Barbarian hits another and bends Bob over his knee, then they do the slow work to beat him down- he goes back-first into the post, then eats a boot & super-delayed suplex, RVD having to repeatedly break up pins. A bearhug nearly sets off a comeback (Bob isn’t too good at pleading to the fans to really get it over, though) but Warlord rushes RVD to stop the tag. FINALLY, Barbarian misses his Flying Headbutt and RVD comes in with a punch & kick flurry (“flying superfoot”, sorry), then his arcing kick sets up a flying… thing, as Barbarian was pointed the wrong way and just collapses when RVD hits him with a crossbody to the ass. That gets two, and Warlord nails RVD from the apron to set up a brawl- everyone hits the ring and the Warlord shoves down the ref to cause a DQ at (13:35). Barbarian immediately hits a MURDEROUS powerbomb on Bradley, easily better than any actual move in the match, and the ref takes a better bump than anyone all show going SAILING over the top via the Warlord. Bob eats another powerbomb and the PoP leave, forcing Aerial Assault to do the awful “We got our asses kicked and it wasn’t a clean finish, but YAY US!”.

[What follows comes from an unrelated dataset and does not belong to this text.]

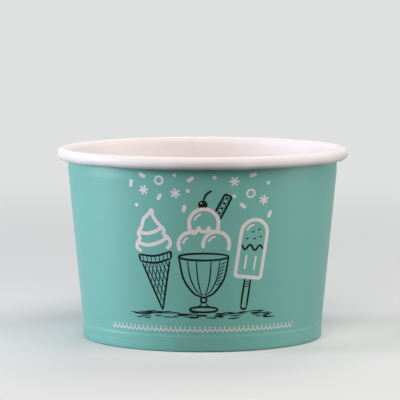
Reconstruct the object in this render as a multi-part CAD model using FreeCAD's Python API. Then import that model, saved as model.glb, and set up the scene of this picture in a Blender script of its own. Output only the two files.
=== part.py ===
import FreeCAD, Part
import math
import os

# A paper dessert cup: a short, wide tub for ice cream, open at the top, with no lid.
# It is made of two pieces of coated paperboard, as such cups are:
#   sidewall   one blank wrapped into a cone and sealed along an overlapping seam, its top edge
#              rolled outwards into the rim and its bottom edge folded in under the base
#   base_disc  a round disc with its edge turned down into a skirt, sealed between the
#              sidewall and the folded-in hem, so that the floor of the cup stands clear of the table
# The origin is the middle of the cup at table level, +Z is up and -Y is the printed front.

# Driving dimensions, in millimetres and degrees.
RIM_DIAMETER = 95.0  # across the outside of the rolled rim
CUP_HEIGHT = 62.0  # from the table to the top of the rolled rim
FOOT_DIAMETER = 78.0  # across the outside of the fold that the cup stands on

WALL_BOARD = 0.40  # thickness of the sidewall's board
BASE_BOARD = 0.35  # thickness of the base disc's board
SEAL_GAP = 0.03  # coating that melts between two sealed plies

ROLL_WIDTH = 4.0  # from the cup's inner face to the outside of the roll
ROLL_SIDE = 0.38  # upright stretch of the roll's outer side
ROLL_GAP = 0.05  # between the underside of the roll and the seam's outer ply
TUCK_RADIUS = 1.15  # bend of the sheet's end inside the roll
TUCK_ANGLE = 70.0

THROAT_HEIGHT = 3.1  # upright part of the wall that shows below the roll
THROAT_RADIUS = 12.0  # soft bend between the cone and the throat

RECESS_DEPTH = 4.3  # from the table up to the underside of the base disc
BASE_BEND_RADIUS = 0.45  # inside bend between the base disc and its skirt
HEM_STOP = 0.4  # from the hem's cut edge up to the bend of the base disc
BAND_LEAN = 3.7  # lean of the pressed seal band round the foot
FOLD_RADIUS = 0.1  # bends of the coated face at the fold, with the flat foot between them
CREASE_RISE = 0.05  # from the top of the base disc up to the crease above the seal band
CREASE_RADIUS = 1.5
CREASE_ANGLE = 14.0

SEAM_LAP = 7.0  # width of the overlap, measured round the rim's throat
SEAM_RAMP = 1.2  # width of the slope where the outer ply comes down to the wall
SEAM_SINK = 0.02  # depth at which the slope ends inside the wall's face
SEAM_BEARING = 90.0  # direction of the seam from the axis: straight behind the print
GROOVE_WIDTH = 0.5  # the inner ply's cut edge shows inside as a narrow groove
GROOVE_DEPTH = 0.15

# Values worked out from the driving dimensions.
FOLD_GAP = BASE_BOARD + 2 * SEAL_GAP  # from the coated face of the hem to that of the wall
FOLD_FLAT = (FOLD_GAP - 2 * FOLD_RADIUS) / math.cos(math.radians(BAND_LEAN))
FOLD_LEVEL = FOLD_RADIUS + WALL_BOARD  # centre of the fold's bends above the table
BAND_HEADING = 90.0 - BAND_LEAN
ROLL_TOP_RADIUS = ROLL_WIDTH / 2
ROLL_LOW_RADIUS = ROLL_TOP_RADIUS - WALL_BOARD - ROLL_GAP / 2
ROLL_HEIGHT = ROLL_TOP_RADIUS + ROLL_SIDE + ROLL_LOW_RADIUS
THROAT_FACE = RIM_DIAMETER / 2 - ROLL_WIDTH  # radius of the coated face in the throat
THROAT_FOOT = CUP_HEIGHT - ROLL_HEIGHT - THROAT_HEIGHT
BASE_TOP = RECESS_DEPTH + BASE_BOARD
CREASE_LEVEL = BASE_TOP + CREASE_RISE


def direction(heading):
    """Unit vector of a heading in the section plane, where x is the radius and z is up."""
    angle = math.radians(heading)
    return FreeCAD.Vector(math.cos(angle), 0, math.sin(angle))


def to_left(heading):
    return direction(heading + 90)


def to_right(heading):
    return direction(heading - 90)


def run(length):
    """A straight stretch of the sheet."""
    return {"length": length}


def bend(radius, angle):
    """A bend of the sheet: the angle is positive to the left, and the radius is the path's."""
    return {"radius": radius, "angle": angle}


def follow(start, heading, moves, offset=0.0):
    """Edges of the face that lies offset to the right of the path, and the path's end."""
    edges = []
    point = start
    for move in moves:
        if "length" in move:
            end = point + direction(heading) * move["length"]
            shift = to_right(heading) * offset
            edges.append(Part.LineSegment(point + shift, end + shift).toShape())
            point = end
            continue
        side = math.copysign(1, move["angle"])
        centre = point + to_left(heading) * (side * move["radius"])
        radius = move["radius"] + side * offset
        marks = [heading + share * move["angle"] for share in (0, 0.5, 1)]
        on_face = [centre + to_right(mark) * (side * radius) for mark in marks]
        edges.append(Part.Arc(*on_face).toShape())
        heading += move["angle"]
        point = centre + to_right(heading) * (side * move["radius"])
    return edges, point, heading


def sheet_section(start, heading, moves, near, far):
    """Closed section of a sheet between two offsets to the right of one path."""
    near_edges = follow(start, heading, moves, near)[0]
    far_edges = follow(start, heading, moves, far)[0]

    def cut_edge(index, end):
        tips = [edges[index].Vertexes[end].Point for edges in (near_edges, far_edges)]
        return Part.LineSegment(*tips).toShape()

    wire = Part.Wire(
        [cut_edge(0, 0)] + far_edges + [cut_edge(-1, -1)] + near_edges[::-1]
    )
    return Part.Face(wire)


def turned(section, angle=360.0, bearing=0.0):
    """The solid that a section sweeps round the cup's axis, centred on a bearing."""
    origin, axis = FreeCAD.Vector(0, 0, 0), FreeCAD.Vector(0, 0, 1)
    solid = section.revolve(origin, axis, angle)
    solid.rotate(origin, axis, bearing - angle / 2)
    return solid


def wall_moves():
    """The coated face of the sidewall from the top of the seal band to the throat's foot.

    The cone is the straight line that touches both the crease's arc and the throat's arc,
    which turns outwards instead of inwards on a cup that narrows towards the rim.
    """
    fold_centre = FreeCAD.Vector(FOOT_DIAMETER / 2 - FOLD_LEVEL, 0, FOLD_LEVEL)
    band_start = fold_centre + to_right(BAND_HEADING) * FOLD_RADIUS
    band_run = (CREASE_LEVEL - band_start.z) / math.cos(math.radians(BAND_LEAN))
    band_end = band_start + direction(BAND_HEADING) * band_run
    neck_heading = BAND_HEADING + CREASE_ANGLE
    crease_centre = (
        band_end
        + to_left(BAND_HEADING) * CREASE_RADIUS
        + to_right(neck_heading) * (2 * CREASE_RADIUS)
    )
    throat_turn = math.copysign(THROAT_RADIUS, THROAT_FACE - band_end.x)
    throat_centre = FreeCAD.Vector(THROAT_FACE - throat_turn, 0, THROAT_FOOT)
    apart = throat_centre - crease_centre
    radii = CREASE_RADIUS + throat_turn
    cone_heading = math.degrees(
        math.atan2(apart.z, apart.x) - math.asin(radii / apart.Length)
    )
    cone_run = math.sqrt(apart.Length**2 - radii**2)
    moves = [
        run(band_run),
        bend(CREASE_RADIUS, CREASE_ANGLE),
        bend(CREASE_RADIUS, cone_heading - neck_heading),
        run(cone_run),
        bend(THROAT_RADIUS, 90 - cone_heading),
    ]
    return band_start, moves


def skirt_run():
    """Straight height of the base disc's skirt, measured along the seal band."""
    bend_radius = BASE_BEND_RADIUS + BASE_BOARD
    lean = math.radians(BAND_LEAN)
    bend_start = BASE_TOP - bend_radius * (1 + math.sin(lean))
    band_start = wall_moves()[0]
    return (bend_start - band_start.z) / math.cos(lean)


def sidewall():
    """The wrapped blank: hem, fold, seal band, cone, throat and rolled rim, with its seam."""
    band_start, up_the_wall = wall_moves()
    hem_run = skirt_run() - HEM_STOP
    hem_heading = BAND_HEADING + 180
    hem = [
        run(hem_run),
        bend(FOLD_RADIUS, 180 - BAND_HEADING),
        run(FOLD_FLAT),
        bend(FOLD_RADIUS, BAND_HEADING),
    ]
    hem_top = band_start - follow(FreeCAD.Vector(0, 0, 0), hem_heading, hem)[1]
    over_the_top = [
        run(CUP_HEIGHT - ROLL_TOP_RADIUS - THROAT_FOOT),
        bend(ROLL_TOP_RADIUS, -180),
    ]
    under_and_in = [
        run(ROLL_SIDE),
        bend(ROLL_LOW_RADIUS, -180),
        bend(TUCK_RADIUS, -TUCK_ANGLE),
    ]
    whole_blank = hem + up_the_wall + over_the_top + under_and_in
    lapped = up_the_wall + over_the_top

    wall = turned(
        sheet_section(hem_top, hem_heading, whole_blank, 0, WALL_BOARD)
    )
    groove = turned(
        sheet_section(*above_the_base(), 0, GROOVE_DEPTH),
        seam_angle(GROOVE_WIDTH),
        SEAM_BEARING + seam_angle(SEAM_LAP / 2 - GROOVE_WIDTH),
    )
    return wall.fuse(seam_ply(band_start, lapped)).cut(groove).removeSplitter()


def seam_ply(start, moves):
    """The blank's outer edge, lying on its inner one and sloping down to the wall beside it."""
    root = WALL_BOARD / 2
    ply = sheet_section(start, BAND_HEADING, moves, root, 2 * WALL_BOARD)
    slope_end = sheet_section(start, BAND_HEADING, moves, root, WALL_BOARD - SEAM_SINK)
    crest = SEAM_BEARING + seam_angle(SEAM_LAP / 2 - SEAM_RAMP)
    edge = SEAM_BEARING + seam_angle(SEAM_LAP / 2)
    slope = Part.makeLoft(
        [at_bearing(ply, crest).OuterWire, at_bearing(slope_end, edge).OuterWire],
        True,
        True,
    )
    flat_angle = seam_angle(SEAM_LAP - SEAM_RAMP)
    return turned(ply, flat_angle, crest - flat_angle / 2).fuse(slope)


def at_bearing(section, bearing):
    """A copy of a section, turned about the cup's axis."""
    return section.rotated(FreeCAD.Vector(0, 0, 0), FreeCAD.Vector(0, 0, 1), bearing)


def seam_angle(width):
    """Angle round the axis that a width takes at the throat."""
    return math.degrees(width / THROAT_FACE)


def above_the_base():
    """Start, heading and moves of the coated face that shows inside the cup, up to the rim."""
    band_start, up_the_wall = wall_moves()
    start, heading = follow(band_start, BAND_HEADING, up_the_wall[:1])[1:]
    moves = up_the_wall[1:] + [
        run(CUP_HEIGHT - ROLL_TOP_RADIUS - THROAT_FOOT),
        bend(ROLL_TOP_RADIUS, -90),
    ]
    return start, heading, moves


def base_disc():
    """The disc that closes the cup, with its skirt turned down inside the seal band."""
    band_start = wall_moves()[0]
    start = band_start + to_left(BAND_HEADING) * SEAL_GAP
    moves = [run(skirt_run()), bend(BASE_BEND_RADIUS + BASE_BOARD, 90 + BAND_LEAN)]
    rim_of_disc = follow(start, BAND_HEADING, moves)[1]
    moves.append(run(rim_of_disc.x))
    return turned(sheet_section(start, BAND_HEADING, moves, 0, -BASE_BOARD))


os.makedirs("parts", exist_ok=True)
for name, shape in (("sidewall", sidewall()), ("base_disc", base_disc())):
    shape.exportStep(f"parts/{name}.step")
    box = shape.BoundBox
    print(
        f"{name}: {len(shape.Solids)} solid, valid {shape.isValid()}, {shape.Volume:.1f} mm3, "
        f"{len(shape.Faces)} faces, {box.XLength:.2f} x {box.YLength:.2f} x {box.ZLength:.2f} mm, "
        f"from z {box.ZMin:.3f} to {box.ZMax:.3f}"
    )
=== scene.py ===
"""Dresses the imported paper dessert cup: a short, wide tub of coated paperboard with a rolled rim.

The sidewall is one blank, printed outside and white inside. It is wrapped into a cone, lapped on
itself at the back, rolled outwards at the top and folded in under the base. The base is a disc
with a turned-down skirt, sealed between the wall and the folded-in hem. Everything is in metres,
in the frame of the CAD model: the origin is the middle of the cup at table level, +Z is up and -Y
is the printed front.
"""

import logging
import math
import random
from dataclasses import dataclass
from enum import Enum
from typing import Callable, Iterable, Sequence

import bpy
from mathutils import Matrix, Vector


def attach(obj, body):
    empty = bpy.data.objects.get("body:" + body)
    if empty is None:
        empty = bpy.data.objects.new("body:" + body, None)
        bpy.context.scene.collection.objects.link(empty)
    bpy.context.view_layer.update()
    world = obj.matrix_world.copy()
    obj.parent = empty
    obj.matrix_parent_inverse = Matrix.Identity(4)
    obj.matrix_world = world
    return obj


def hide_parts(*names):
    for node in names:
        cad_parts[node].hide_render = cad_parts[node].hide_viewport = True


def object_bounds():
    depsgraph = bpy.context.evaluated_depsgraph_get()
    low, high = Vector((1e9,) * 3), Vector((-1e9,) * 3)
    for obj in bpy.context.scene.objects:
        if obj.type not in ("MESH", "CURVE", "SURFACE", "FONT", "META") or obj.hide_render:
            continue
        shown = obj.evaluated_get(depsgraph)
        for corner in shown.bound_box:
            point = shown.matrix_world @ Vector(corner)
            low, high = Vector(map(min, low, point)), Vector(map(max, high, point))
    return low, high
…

A pretty bog-standard tag team match right out of WWF TV, which puts it above the previous match. Rob obviously had the superior offense for his team so he was the opening AND finishing guy, leading Bob, a pretty good bumper, to take all the offense. He did a couple really good ones, but his lack of charisma did him in as he just starts floundering and not really doing the full “Blowjob Babyface” sell of pleading or agony. Like in the bearhug he just stands there and occasionally moves his arm- even Rob, on the apron, does more, pleading “I’m here if you need me!” and stuff. Some monster bumps off those powerbombs after the match was over, though. The finish had “the PoP don’t want to do the job but we don’t want them winning” written all over it, though.